### WHAT THE TASK ASKS
Quote the listing below word for word, stopping after the line that contains "small open boat.".

╭──

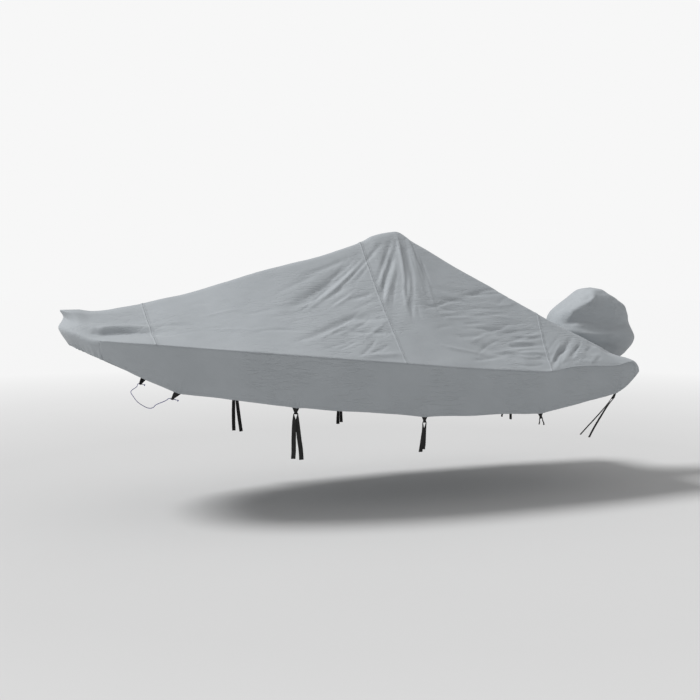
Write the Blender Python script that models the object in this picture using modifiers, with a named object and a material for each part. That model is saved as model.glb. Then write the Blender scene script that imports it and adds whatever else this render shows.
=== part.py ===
"""Fitted boat cover with its motor hood, webbing tie loops and ties, as it sits on a small open boat.

Units are metres. +X runs to the stern, +Y to starboard and +Z up. The origin is on the inner face of
the cloth under the peak, where the boat's console holds the cover up. The boat itself is not modelled,
so the cover is hollow. Breadths in the tables are half breadths, because port mirrors starboard.
"""

import math
from collections import namedtuple

import bmesh
import bpy
from mathutils import Vector

CLOTH = 0.003
WEBBING = 0.002
SEAM_GAP = 0.0020
ROW_SPACING = 0.24
CORNER_ROWS = 0.045
EDGE_LAP = 0.0058
CELL = 0.118
JOIN = 0.00005
CLOTH_GREY = (0.33, 0.36, 0.38)
BLACK = (0.012, 0.012, 0.012)
BLUE = (0.05, 0.05, 0.22)

# One row for each cross section of the starboard half, from the middle of the bow, round the boat, to
# the middle of the transom. centre is on the middle line, shoulder is the lip of the bow, the rounding
# of the ridge or the hip behind the peak, edge is the gunwale edge and hem is the bottom of the skirt.
# sag is how far the face between shoulder and edge hangs inside a straight line.
Section = namedtuple(
    "Section",
    "centre_x centre_z shoulder_x shoulder_y shoulder_z edge_x edge_y edge_z hem_x hem_y hem_z sag",
)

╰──

### WORKED SOLUTION
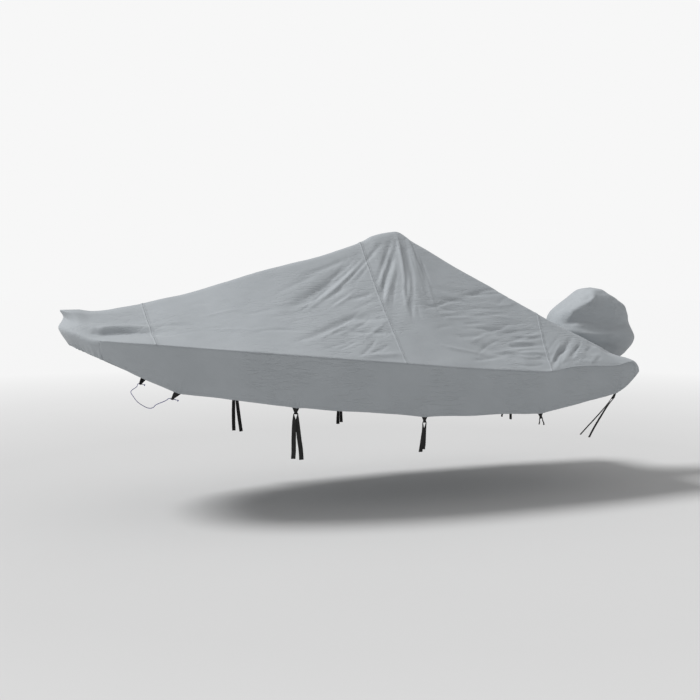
Write the Blender Python script that models the object in this picture using modifiers, with a named object and a material for each part. That model is saved as model.glb. Then write the Blender scene script that imports it and adds whatever else this render shows.
=== part.py ===
"""Fitted boat cover with its motor hood, webbing tie loops and ties, as it sits on a small open boat.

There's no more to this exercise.